We use the nematode C. elegans as a model organism to understand basic aspects of biology. We focus on how genetic information is preserved. We also use C. elegans to understand how organisms react to stress.

Post-Doctoral Researchers

Despite of its simplicity, C. elegans is a multicellular organism that shares many fundamental genetic programs with humans. Thus many results obtained in the C. elegans system are likely to be applicable to mammalian systems. Our studies on C. elegans are facilitated by the simplicity of the organism at the developmental and anatomical level, by the ease of its maintenance, as well as by the power of forward and reverse genetic procedures.
We study how DNA double-strand breaks (DSBs) are repaired. While erroneous DSBs are very toxic, organisms naturally generate DSBs during meiosis. Meiosis, which is understudied especially in animals, is a specialized series of cell divisions, where diploid cells are reduced to haploid gametes. During meiosis, DSB processing by recombination is required for generating genetic diversity and for transiently linking homologous chromosomes to facilitate ordered chromosome segregation.

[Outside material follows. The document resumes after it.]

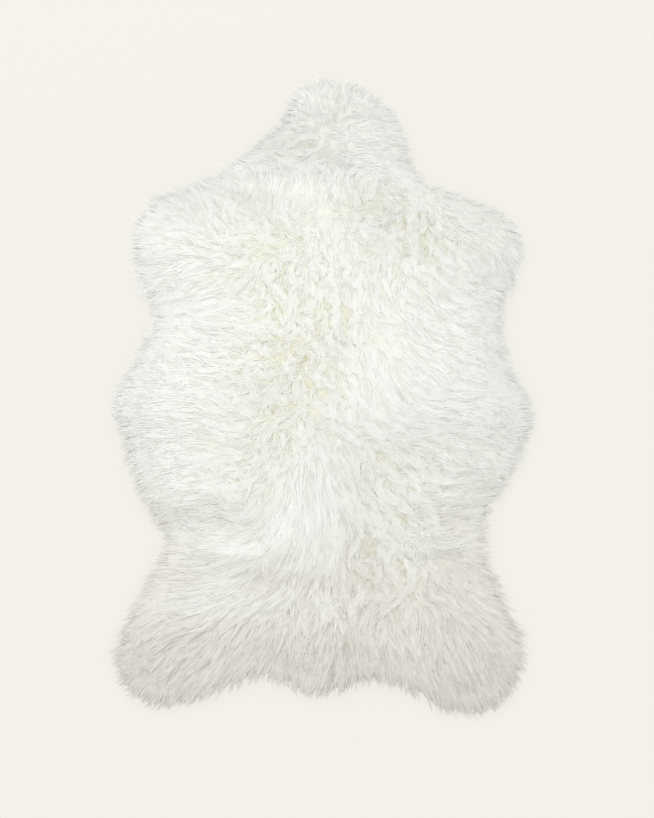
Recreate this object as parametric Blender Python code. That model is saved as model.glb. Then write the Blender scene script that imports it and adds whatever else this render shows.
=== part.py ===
"""A long-haired sheepskin rug lying flat on the floor, as one closed solid.

The rug is a whole pelt in one piece. The head end is towards +Y, the hind legs are
towards -Y and the back faces up. The solid reaches as far as the wool does: its underside
is flat on z = 0 and its top is the crowned, uneven surface that the lying wool makes.
Lengths in the tables are in millimetres and everything built from them is in metres.
"""

import math

import bmesh
import bpy
import numpy as np

MM = 0.001

# The pile, in millimetres.
LIP_HEIGHT = 9.0  # wool at the very edge, where the tips meet the floor
FLANK_HEIGHT = 42.0  # lying wool over most of the pelt
SPINE_RISE = 13.0  # how much more wool lies along the back
SPINE_HALF_WIDTH = 150.0
ROLL_WIDTH = 68.0  # how far in from the edge the pile reaches its full height
ROLL_POWER = 0.85

# The grid that the top is made on.
CELLS_ACROSS = 40
CELLS_ALONG = 60
EDGE_CROWDING = 0.55  # 0 spreads the lines evenly, 1 crowds them to the edges
CURVE_STEPS = 12  # straight steps in each span of an edge curve

# Both sides of the pelt, from the hind legs to the head: (along, left edge, right edge).
SIDES = (
    (-462.0, -332.0, 316.0),
    (-420.0, -346.0, 331.0),
    (-365.0, -330.0, 323.0),
    (-310.0, -303.0, 292.0),
    (-262.0, -274.0, 275.0),
    (-225.0, -261.0, 267.0),
    (-190.0, -285.0, 272.0),
    (-150.0, -306.0, 293.0),
    (-100.0, -326.0, 322.0),
    (-50.0, -338.0, 340.0),
    (-5.0, -345.0, 337.0),
    (45.0, -323.0, 311.0),
    (95.0, -296.0, 296.0),
    (135.0, -277.0, 293.0),
    (175.0, -302.0, 305.0),
    (215.0, -309.0, 321.0),
    (250.0, -317.0, 325.0),
    (285.0, -309.0, 312.0),
    (310.0, -294.0, 280.0),
    (328.0, -276.0, 243.0),
    (342.0, -244.0, 208.0),
    (354.0, -208.0, 178.0),
    (368.0, -172.0, 155.0),
    (390.0, -140.0, 140.0),
    (415.0, -118.0, 134.0),
    (440.0, -88.0, 128.0),
    (464.0, -65.0, 118.0),
    (488.0, -60.0, 97.0),
)

# The end of the neck between the two sides' last places, left to right: (across, along).
HEAD_END = (
    (-60.0, 488.0),
    (-42.0, 509.0),
    (-8.0, 522.0),
    (28.0, 520.0),
    (64.0, 509.0),
    (97.0, 488.0),
)

# The rump and both hind legs between the sides' first places: (across, along).
RUMP_END = (
    (-332.0, -462.0),
    (-304.0, -490.0),
    (-262.0, -503.0),
    (-215.0, -497.0),
    (-168.0, -482.0),
    (-125.0, -464.0),
    (-85.0, -459.0),
    (-45.0, -475.0),
    (-8.0, -489.0),
    (30.0, -482.0),
    (65.0, -467.0),
    (100.0, -464.0),
    (142.0, -485.0),
    (190.0, -507.0),
    (236.0, -518.0),
    (278.0, -507.0),
    (303.0, -485.0),
    (316.0, -462.0),
)

# Soft ridges and hollows of the lying wool:
# (across, along, reach along its length, reach across it, turn in degrees, rise).
RELIEF = (
    (-145.0, 112.0, 60.0, 22.0, 4.0, 6.0),
    (-238.0, -10.0, 40.0, 26.0, 0.0, 5.0),
    (-190.0, -136.0, 55.0, 24.0, 0.0, 6.0),
    (-55.0, -150.0, 85.0, 34.0, 82.0, 9.0),
    (-150.0, -246.0, 75.0, 20.0, -4.0, 8.0),
    (25.0, 205.0, 45.0, 32.0, 20.0, 5.0),
    (118.0, 52.0, 85.0, 46.0, -42.0, 7.0),
    (215.0, -100.0, 75.0, 20.0, -22.0, 6.0),
    (-255.0, 262.0, 60.0, 30.0, 12.0, 5.0),
    (70.0, 425.0, 60.0, 18.0, 10.0, 6.0),
    (-30.0, 325.0, 90.0, 22.0, 2.0, 5.0),
    (-300.0, -52.0, 45.0, 16.0, 0.0, -6.0),
    (-200.0, -206.0, 85.0, 18.0, 10.0, -10.0),
    (195.0, -258.0, 85.0, 17.0, 4.0, -11.0),
    (65.0, -266.0, 36.0, 22.0, 0.0, -8.0),
    (0.0, -304.0, 60.0, 18.0, -8.0, -7.0),
    (205.0, -52.0, 95.0, 17.0, -4.0, -6.0),
    (300.0, 218.0, 42.0, 22.0, -60.0, -8.0),
    (-145.0, 316.0, 55.0, 18.0, 4.0, -7.0),
    (-40.0, 366.0, 105.0, 15.0, -2.0, -9.0),
    (-78.0, 416.0, 45.0, 16.0, -8.0, -8.0),
    (-62.0, 60.0, 55.0, 22.0, -55.0, -6.0),
    (-70.0, -72.0, 40.0, 20.0, 25.0, -6.0),
    (-262.0, 138.0, 60.0, 16.0, 2.0, -7.0),
)

WOOL_COLOUR = (0.90, 0.89, 0.84, 1.0)
WOOL_ROUGHNESS = 0.95


def clear_scene() -> None:
    """Remove every object of the scene."""
    for obj in list(bpy.data.objects):
        bpy.data.objects.remove(obj, do_unlink=True)


def smooth_curve(points: np.ndarray, steps: int) -> np.ndarray:
    """Carry a smooth curve through points: each span is a cubic whose slope at a point is
    half the step between its two neighbours, mirrored past the first and last points."""
    ends = np.vstack([2.0 * points[:1] - points[1:2], points, 2.0 * points[-1:] - points[-2:-1]])
    before, start, stop, after = ends[:-3], ends[1:-2], ends[2:-1], ends[3:]
    t = (np.arange(steps) / steps)[None, :, None]
    before, start, stop, after = (part[:, None, :] for part in (before, start, stop, after))
    slope_in = 0.5 * (stop - before)
    slope_out = 0.5 * (after - start)
    bend = 3.0 * (stop - start) - 2.0 * slope_in - slope_out
    twist = 2.0 * (start - stop) + slope_in + slope_out
    spans = start + slope_in * t + bend * t**2 + twist * t**3
    return np.vstack([spans.reshape(-1, points.shape[1]), points[-1:]])


def even_places(curve: np.ndarray) -> np.ndarray:
    """Give the share of a curve's length, 0 to 1, at each of its points."""
    lengths = np.linalg.norm(np.diff(curve, axis=0), axis=1)
    travelled = np.concatenate([[0.0], np.cumsum(lengths)])
    return travelled / travelled[-1]


def read_curve(curve: np.ndarray, places: np.ndarray, at: np.ndarray) -> np.ndarray:
    """Read a curve's points where its own places reach the wanted ones."""
    columns = [np.interp(at, places, curve[:, column]) for column in range(curve.shape[1])]
    return np.stack(columns, axis=1)


def grid_lines(count: int) -> np.ndarray:
    """Spread count + 1 lines over 0 to 1, closer together towards both ends."""
    even = np.arange(count + 1) / count
    crowded = 0.5 - 0.5 * np.cos(math.pi * even)
    return even + EDGE_CROWDING * (crowded - even)


def edge_curves() -> dict[str, np.ndarray]:
    """Make the four edges of the pelt as smooth curves, in millimetres."""
    sides = np.array(SIDES)
    return {
        "left": smooth_curve(sides[:, [1, 0]], CURVE_STEPS),
        "right": smooth_curve(sides[:, [2, 0]], CURVE_STEPS),
        "head": smooth_curve(np.array(HEAD_END), CURVE_STEPS),
        "rump": smooth_curve(np.array(RUMP_END), CURVE_STEPS),
    }


def surface_plan(edges: dict[str, np.ndarray]) -> np.ndarray:
    """Fill the four edges with a grid: each point is the blend of the left and right edges
    plus the blend of the rump and head ends, less the blend of the four corners."""
    across = grid_lines(CELLS_ACROSS)
    along = grid_lines(CELLS_ALONG)
    travelled = 0.5 * (even_places(edges["left"]) + even_places(edges["right"]))
    left = read_curve(edges["left"], travelled, along)[None, :, :]
    right = read_curve(edges["right"], travelled, along)[None, :, :]
    rump = read_curve(edges["rump"], even_places(edges["rump"]), across)[:, None, :]
    head = read_curve(edges["head"], even_places(edges["head"]), across)[:, None, :]
    u = across[:, None, None]
    v = along[None, :, None]
    sides = (1.0 - u) * left + u * right
    ends = (1.0 - v) * rump + v * head
    low = (1.0 - u) * rump[:1] + u * rump[-1:]
    high = (1.0 - u) * head[:1] + u * head[-1:]
    return sides + ends - (1.0 - v) * low - v * high


def outline_of(plan: np.ndarray) -> np.ndarray:
    """Give the grid's border as one closed loop, starting at the left hind leg."""
    return np.vstack([plan[:-1, 0], plan[-1, :-1], plan[:0:-1, -1], plan[0, :0:-1]])


def distance_to_edge(points: np.ndarray, loop: np.ndarray) -> np.ndarray:
    """Measure how far each point is from the closed loop's nearest straight step."""
    start = loop[None, :, :]
    step = np.roll(loop, -1, axis=0)[None, :, :] - start
    offset = points[:, None, :] - start
    share = np.clip((offset * step).sum(2) / (step * step).sum(2), 0.0, 1.0)
    return np.linalg.norm(offset - share[:, :, None] * step, axis=2).min(axis=1)


def relief_height(across: np.ndarray, along: np.ndarray) -> np.ndarray:
    """Add up the ridges and hollows: each is a bell-shaped mound, stretched and turned."""
    height = np.zeros_like(across)
    for centre_x, centre_y, reach_long, reach_wide, turn, rise in RELIEF:
        angle = math.radians(turn)
        x = across - centre_x
        y = along - centre_y
        long_way = (x * math.cos(angle) + y * math.sin(angle)) / reach_long
        wide_way = (y * math.cos(angle) - x * math.sin(angle)) / reach_wide
        height += rise * np.exp(-(long_way**2) - wide_way**2)
    return height


def pile_height(plan: np.ndarray) -> np.ndarray:
    """Work out the height of the wool: a quarter-wave roll rises from the lip at the edge to
    the flank height, the spine's ridge and the relief."""
    points = plan.reshape(-1, 2)
    roll = np.minimum(distance_to_edge(points, outline_of(plan)) / ROLL_WIDTH, 1.0)
    roll = np.sin(0.5 * math.pi * roll) ** ROLL_POWER
    spine = SPINE_RISE * np.exp(-((points[:, 0] / SPINE_HALF_WIDTH) ** 2))
    full = FLANK_HEIGHT + spine + relief_height(points[:, 0], points[:, 1])
    return (LIP_HEIGHT + (full - LIP_HEIGHT) * roll).reshape(plan.shape[:2])


def wool_material() -> bpy.types.Material:
    """Make the creamy white wool finish."""
    material = bpy.data.materials.new("fleece")
    material.use_nodes = True
    shader = material.node_tree.nodes["Principled BSDF"]
    shader.inputs["Base Color"].default_value = WOOL_COLOUR
    shader.inputs["Roughness"].default_value = WOOL_ROUGHNESS
    shader.inputs["Metallic"].default_value = 0.0
    return material


def build_sheepskin() -> bpy.types.Object:
    """Build the rug: a grid laid to the plan and height of the wool, its border drawn down
    to the floor, and one flat face below."""
    plan = surface_plan(edge_curves())
    height = pile_height(plan)
    middle = 0.5 * (plan.reshape(-1, 2).min(axis=0) + plan.reshape(-1, 2).max(axis=0))
    shape = bmesh.new()
    bmesh.ops.create_grid(shape, x_segments=CELLS_ACROSS, y_segments=CELLS_ALONG, size=0.5)
    shape.verts.ensure_lookup_table()
    for vert in shape.verts:
        i = round((vert.co.x + 0.5) * CELLS_ACROSS)
        j = round((vert.co.y + 0.5) * CELLS_ALONG)
        x, y = (plan[i, j] - middle) * MM
        vert.co = (x, y, height[i, j] * MM)
    border = [edge for edge in shape.edges if edge.is_boundary]
    drawn = bmesh.ops.extrude_edge_only(shape, edges=border)["geom"]
    for vert in drawn:
        if isinstance(vert, bmesh.types.BMVert):
            vert.co.z = 0.0
    floor_loop = [edge for edge in drawn if isinstance(edge, bmesh.types.BMEdge) and edge.is_boundary]
    bmesh.ops.contextual_create(shape, geom=floor_loop)
    bmesh.ops.recalc_face_normals(shape, faces=shape.faces)
    mesh = bpy.data.meshes.new("sheepskin")
    shape.to_mesh(mesh)
    shape.free()
    mesh.shade_smooth()
    mesh.materials.append(wool_material())
    rug = bpy.data.objects.new("sheepskin", mesh)
    bpy.context.scene.collection.objects.link(rug)
    return rug


def main() -> None:
    """Clear the scene and build the rug."""
    clear_scene()
    build_sheepskin()


if __name__ == "__main__":
    main()
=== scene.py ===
"""A long-haired sheepskin rug in its finishes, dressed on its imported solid.

The rug is one tanned pelt with the wool on. Three things show: the thin suede skin, the
dense underwool that stands on it, and the long outer locks that lie over both. Each lock is
a bundle of closed three-sided strands that is rooted in the underwool, follows the way the
wool is combed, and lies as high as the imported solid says. Lengths are in metres, and the
charts of the coat are in millimetres and degrees. The neck is towards +Y.
"""

import logging
import math
from dataclasses import dataclass
from enum import Enum

import bpy
import numpy as np
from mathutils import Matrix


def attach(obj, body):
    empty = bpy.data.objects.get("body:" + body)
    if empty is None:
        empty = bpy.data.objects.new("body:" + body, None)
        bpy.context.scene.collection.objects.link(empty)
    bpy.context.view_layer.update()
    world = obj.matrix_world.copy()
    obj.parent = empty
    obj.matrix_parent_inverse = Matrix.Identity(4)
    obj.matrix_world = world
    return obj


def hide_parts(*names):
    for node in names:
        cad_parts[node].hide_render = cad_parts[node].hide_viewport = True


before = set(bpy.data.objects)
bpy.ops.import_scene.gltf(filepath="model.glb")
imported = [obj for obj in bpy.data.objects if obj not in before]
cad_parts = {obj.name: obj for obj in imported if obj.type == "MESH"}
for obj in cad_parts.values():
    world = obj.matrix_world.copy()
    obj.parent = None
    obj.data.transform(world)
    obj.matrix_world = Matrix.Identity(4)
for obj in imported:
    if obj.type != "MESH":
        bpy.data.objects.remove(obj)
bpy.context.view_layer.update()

LOG = logging.getLogger("sheepskin")
MM = 0.001
SEED = 41
LATTICE = 64  # the noise repeats after this many of its reaches


class Slot(Enum):
    """The record's material slots."""

    FLEECE = "fleece"
    HIDE = "hide"


class Growth(Enum):
    """Where a coat's locks are rooted."""

    WHOLE = "the whole skin"
    EDGE = "a band along the skin's edge"
    CRIMPED = "the places where the wool is crimped or parts"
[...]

Our major research focus is on the metabolism of Holliday Junctions (HJs). These are critically important cruciform DNA intermediates formed during homologous recombination. While HJ ‘resolving enzymes’ that symmetrically cut these structures were first discovered in phage and bacteria >30 years ago, such resolving enzymes were only recently found in animals. My group independently discovered one such enzyme, GEN-1, and we showed that gen-1 mutants are defective in DNA double-strand break repair and DNA damage signalling. We collaborate with David Lilley who focuses on the molecular mechanisms of GEN 1 function. We found that meiotic recombination requires redundant HJ resolution pathways facilitated by combinations of structure specific nucleases. We are studying how these nuclease affect recombination in meiosis and how the maintain genome stability in somatic cells.

A second avenue of investigation involves a new way of investigating how mutations arise. We use massive C. elegans next generation sequencing in collaboration with the Sanger Centre to uncover the mutational signatures associated with DNA repair deficiencies and treatment with genotoxic agents. Several of the signatures we uncovered resembled mutational signatures occurring in cancer and inherited disease, thus providing mechanistic insight into their aetiology.

We also have an interesting in neurodegeneration, trying to model key aspects of neurodegeneration occurring in Parkinson’ s Disease.

Finally we have several collaborations within the department using C. elegans as a model system. We use quantitative mass spectrometry to measure the dynamic worm proteome during aging and starvation. Using advanced imaging of embryos we visualized the dynamic assembly and turnover of DNA replication factor and the dynamics of Sumo modification during cell division.

High resolution diakinesis chromosomes. (Left panel) Example of a ‘dissociated bivalent’. COSA-1 foci (green) at chromatin bridge. Right panel) Wild-type bivalent. HTP-3 (red) chromosomal axis marker. DAPI staining (blue). In the top right corners, diagrams of chromosome configurations are shown. Maternal and paternal chromosomes are indicated in blue and yellow.